The quality ceiling is also not an accident which is my point about the moon landings. Most rockets launched in the 20th century were backyard fireworks, so you could point to the moon landings as "survivorship bias that doesn't reflect the crude state of 20th century rocketry in which most rockets were just backyard fireworks and few even made it to space, we just only remember the ones that did".

But that statement, while true, also makes it sound like the moon landings were a statistical fluke in which a bunch of people who had no idea what they were doing got lucky and lauched some fireworks that made it to the moon. That would just be wrong. Likewise the best Roman buildings were not built by luck, but by skilled engineers with large budgets, and they are just as impressive as they seem.
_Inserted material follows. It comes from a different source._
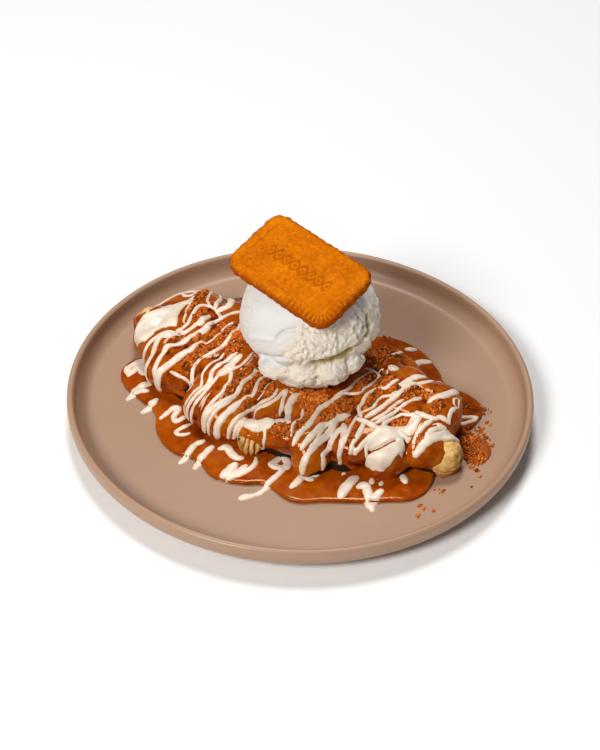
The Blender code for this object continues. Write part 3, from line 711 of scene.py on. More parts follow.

It's no coincidence that the structures that survive are high budget state infrastructure projects, government and religious buildings, and estates of exquisite craftsmanship, and not random commoners' houses, even though there were probably 10,000 houses for every aqueduct.

Survivorship bias also doesn't mean there's nothing to learn from those materials. Probably not every batch of Roman concrete was perfectly formulated to perform optimally, but that's no reason not to study the surviving samples and note their impressive durability.

Randomness isn't everywhere. If you dump a thousand ball bearings in the ocean and pull them up ten years later, you expect to see a thousand rusty ball bearings. If one of them is somehow still smooth and polished, you don't conclude that erosion just acts randomly and it's survivor bias. Instead, you should look closer and see if maybe that one was actually made of 316 stainless or something.